Has original music saved The X Factor?
Written by BBC on 09/12/2017
There was no deadlock, the live shows were revamped and cut in number, there were far fewer sob stories and each week Dermot revealed which act had come top of the public vote as well as bottom.
But perhaps the most interesting change was contestants being allowed to perform their own songs at the live shows, rather than just covers.
It resulted in an original song (Dimelo by Rak-Su) being chosen as this year’s winners’ single – a gamble which seemed to pay off this weekend as it entered the chart at number number two, beaten only by Ed Sheeran and Beyonce’s Perfect.
“Anyone tuning in this year expecting the old X Factor would have had a short, sharp shock,” says Frances Taylor, TV critic for the Radio Times.
“We’ve seen a change in what viewers want from reality TV in recent years, so they moved away from that slightly dated karaoke, panto-style programme that it has been for a long time.
“They wanted to get away from Wagner, Jedward, Rylan, Simon being horrible, booing, and they moved away from that by telling contestants they could play their own instruments and write their own songs.
“They’re trying to create genuine stars that way, rather than getting people to do more cover versions that might get a Christmas number one but not give them much chance of having a long career.”
While contestants like Lucy Spraggan auditioned with their own songs in previous seasons, this year the finalists were allowed to take their original material all the way to the live shows.
The public responded extremely well. Interestingly, the two acts who took most advantage of the rule change – Grace Davies and Rak-Su – were the two who made it to last Sunday’s final.
“Original acts seem to be the ones that were winning this year,” Naughty Boy (who features on Dimelo) told BBC 5 live after the final aired.
“I actually spoke to [Simon Cowell] about this – I was like, ‘You know what the public are enjoying, just give them that.'”
Viewers may be enjoying it, but the audience figures continue to decline year-on-year.
This year’s final was watched by an average of 5.2 million people. That figure will go up when catch-up figures come through, but it’s safe to say the total number of viewers this year will be down on the 17 million who watched Matt Cardle win in 2010.
Nonetheless, the series continues to attract a high proportion of younger viewers, who may have been enticed by the show’s makeover and focus on authenticity.
“Original music makes the show more credible,” says writer and broadcaster Edward Adoo, who interviewed Rak-Su on his BBC Three Counties show last year when the band were played by BBC Introducing.
“For real musicians out there, it’s a sigh of relief to think, ‘Wow, there is a programme out there that will allow our songwriting skills to be showcased’. Before, that wasn’t possible.”
“The producers and Simon Cowell have mixed things up and said, ‘OK, people are not liking what we’re doing, but this will enable artists to think they can reach out to The X Factor and get some kind of recognition’.
“And the artists won’t be known as some kind of cast-offs or karaoke kids or whatever, they’ll be respected.”
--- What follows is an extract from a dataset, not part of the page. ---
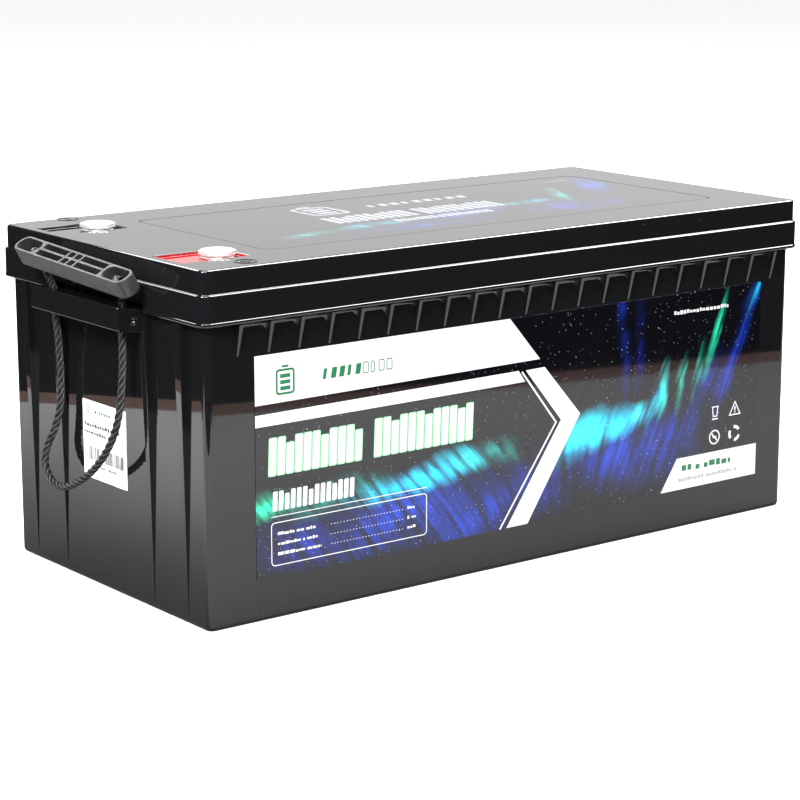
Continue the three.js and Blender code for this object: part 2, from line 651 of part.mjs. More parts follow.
// The grip in its own frame: long way along Y, open side up at z = 0.
function buildGrip() {
  const { length, width, depth, wall, floor, hole } = GRIP;
  const radius = width / 2 - GAP;
  const body = slab(width / 2, length / 2, radius, -depth, 0, 6);
  const inner = width / 2 - wall;
  const tools = [-1, 1].map((end) => {
    const middle = (end * (GRIP_CELL.from + GRIP_CELL.to)) / 2;
    const half = (GRIP_CELL.to - GRIP_CELL.from) / 2;
    return slab(inner, half, inner - ROOT, floor - depth, PAST, 5).translate([0, middle, 0]);
  });
  for (let i = 0; i < GRIP_RIBS.length - 1; i += 1) {
    const y0 = GRIP_RIBS[i] + wall / 2;
    const y1 = GRIP_RIBS[i + 1] - wall / 2;
    tools.push(block(-inner, -wall / 2, y0, y1, floor - depth, PAST));
    tools.push(block(wall / 2, inner, y0, y1, floor - depth, PAST));
  }
  for (const end of [-1, 1]) tools.push(upright(hole, -depth - PAST, 0, 0, end * GRIP_ROPE_HALF, 16));
  return cut(body, tools);
}

// One short stretch of rope, from inside the bar's hole up to the underside of the grip.
function buildLeg(end, pose) {
  const underGrip = (below) =>
    new THREE.Vector3(0, end * GRIP_ROPE_HALF, -GRIP.depth - below).applyMatrix4(pose).toArray();
  const y = end * ROPE_HALF;
  return tube([
    [handleX, y, barUnderside + GAP],
    [handleX, y, barUnderside + 6],
    [handleX, y, BAR_TOP - 4],
    underGrip(2.4),
    underGrip(0.8),
  ], ROPE, ROPE_SIDES, LEG_STEPS);
}

// The end of the rope, doubled back into a knot inside the grip's end cell.
function buildRopeEnd(end) {
  const knot = new THREE.SphereGeometry(KNOT.radius, 10, 6);
  knot.rotateX(Math.PI / 2);
  knot.translate(0, end * (GRIP_ROPE_HALF + KNOT.outward), -GRIP.depth + GRIP.floor + KNOT.lift);
  return solidOf(knot);
}

// One whole handle. The right one is turned half round, so its front end is the turned back end.
function addHandle(name, turn, front) {
  const pose = gripPose(GRIP_PLACE[name]);
  const handle = new THREE.Group();
  handle.rotation.z = turn;
  add(`${name}_rope_loop`, tube(LOOP_ROUTE, ROPE, ROPE_SIDES, LOOP_STEPS), rope, handle);
  add(`${name}_rope_leg_front`, buildLeg(front, pose), rope, handle);
  add(`${name}_rope_leg_back`, buildLeg(-front, pose), rope, handle);
  const held = new THREE.Group();
  held.applyMatrix4(pose);
  add(`${name}_grip`, buildGrip(), greyPlastic, held);
  add(`${name}_rope_end_front`, buildRopeEnd(front), rope, held);
  add(`${name}_rope_end_back`, buildRopeEnd(-front), rope, held);
  handle.add(held);
  battery.add(handle);
}

addHandle('left', 0, -1);
addHandle('right', Math.PI, 1);

export default battery;
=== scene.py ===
"""Looks of a deep cycle battery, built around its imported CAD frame.

Lengths are in millimetres, and pieces are scaled to metres as they are made. +X runs along the long side with
the terminals at the -X end, the labelled front faces -Y, and +Z is up.
"""

import random
from math import cos, pi, radians, sin
from types import SimpleNamespace as Sizes

import bmesh
import bpy
import numpy as np
from mathutils import Matrix, Vector


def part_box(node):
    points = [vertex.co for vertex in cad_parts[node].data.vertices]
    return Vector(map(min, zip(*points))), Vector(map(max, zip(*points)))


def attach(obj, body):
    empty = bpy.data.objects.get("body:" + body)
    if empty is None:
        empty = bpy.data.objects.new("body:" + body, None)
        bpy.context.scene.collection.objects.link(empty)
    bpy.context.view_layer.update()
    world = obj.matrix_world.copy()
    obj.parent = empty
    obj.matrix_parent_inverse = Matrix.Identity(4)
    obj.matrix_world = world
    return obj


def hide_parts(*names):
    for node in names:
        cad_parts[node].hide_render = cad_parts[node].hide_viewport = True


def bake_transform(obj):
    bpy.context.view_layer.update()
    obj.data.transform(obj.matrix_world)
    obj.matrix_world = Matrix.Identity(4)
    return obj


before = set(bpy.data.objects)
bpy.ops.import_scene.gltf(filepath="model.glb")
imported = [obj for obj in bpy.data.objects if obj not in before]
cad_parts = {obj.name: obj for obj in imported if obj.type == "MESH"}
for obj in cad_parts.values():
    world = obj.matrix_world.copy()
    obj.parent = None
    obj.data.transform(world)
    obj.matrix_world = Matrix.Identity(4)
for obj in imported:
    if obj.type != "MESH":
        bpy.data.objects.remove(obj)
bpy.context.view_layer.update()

MM = 0.001
BOTH = (-1, 1)  # the two sides, or ends, of a symmetric thing


def span(node):
    """A CAD node's lowest and highest corners, in millimetres."""
    low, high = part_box(node)
    return low / MM, high / MM


# Driving sizes. The outer ones come from the frame.
LID_LOW, LID_HIGH = span("lid")
HALF_X, HALF_Y, LID_TOP = LID_HIGH
SKIRT_BOTTOM = LID_LOW.z
RIM_TOP = span("case")[1].z
CASE_INSET = 5.5
CASE_X, CASE_Y = HALF_X - CASE_INSET, HALF_Y - CASE_INSET
CASE_CORNER, BASE_FILLET, WALL = 5, 3, 3.5
LEDGE_TOP, LID_INSET, SKIRT_CORNER, SHOULDER = 214.6, 2.3, 8, 213.4
GAP = 0.3

SIDE_FINS = Sizes(count=21, pitch=23.3, shift=2.4, thick=2.8, foot_thick=1.6, foot=173.6, tip=0.05)
END_FINS = Sizes(places=(-95, -55, 55, 95), thick=7.6, foot_thick=1.4, foot=6, tip=0.2)
FIN_REACH, FIN_ROOT, FIN_TOP = CASE_INSET - 0.3, 0.5, SKIRT_BOTTOM - GAP
COVE = Sizes(reach=4.2, corner=0.24, stations=16, steps=5)

BAR = Sizes(half=55.2, reach=16.8, top=200, height=15.3, rise=3.7, x=HALF_X + 5.8)
BAR_UNDERSIDE = BAR.top - BAR.height - BAR.rise / 2
ROPE_HALF, ROPE_HOLE = 42, 8
DIMPLE = Sizes(radius=2.8, deep=2.4)
NOTCH = Sizes(half=57.5, top=201, height=201 - SKIRT_BOTTOM + 10, corner=2.5)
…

One of the other most popular songs to come out of this series was by runner-up Grace Davies.
In October, she performed her song Too Young – which the show immediately posted on YouTube, attracting more than a million views.
“Grace Davies delivers another original song,” read the video’s title – the ITV show using Grace’s songwriting as a selling point.
While a million views would generally constitute a relatively successful video, The X Factor’s most successful YouTube clip ever remains the contestant who punched her bandmate in 2010 (it’s had 109 million views to date).
Whether YouTube views will equate to album sales remains to be seen, but Rak-Su are off to a good start with their top three single this weekend.
The song’s Latin-American style follows in the footsteps of countless chart hits this year, which Adoo argues gives it a more current feel than previous winners’ singles.
“Reggaeton is one of those genres that’s been around for ages, but songs like Mi Gente [by J Balvin] or Havana [Camila Cabello] have brought it to the mainstream,” he says.
“I think people were fed up of hearing that weepy, three-minute ballad, so I think it’s useful and unique that Rak-Su have picked up on that Reggaeton vibe.
“I mean, Reggaeton live on ITV on a Saturday night? I’m sure the likes of Mildred in Hitchin were calling in to complain, but this is the kind of sound you’d hear at a nightclub. The traditional X Factor sound is too safe.”
There’s no doubt The X Factor pulled out all the stops this year in an attempt to remain relevant, and Frances Taylor also notes the change in the show’s tone as well as the format.
“Strictly does so well because it’s all positive, nobody is nasty to each other. Same with Bake Off,” she says. “And I think producers have responded to that.”
She adds: “If the ratings do continue to slide, I think it will get to a point where ITV will think this is not viable anymore.
“But, like Dancing on Ice, I’d argue that when The X Factor’s current contract is up, they should take a break for a few years. I think people would then actually love it, there’d be massive nostalgia over it.”
For now, while original music appears not to have saved the show’s viewing figures, it may well prove to have dramatically improved the credibility (and career prospects) of the winners.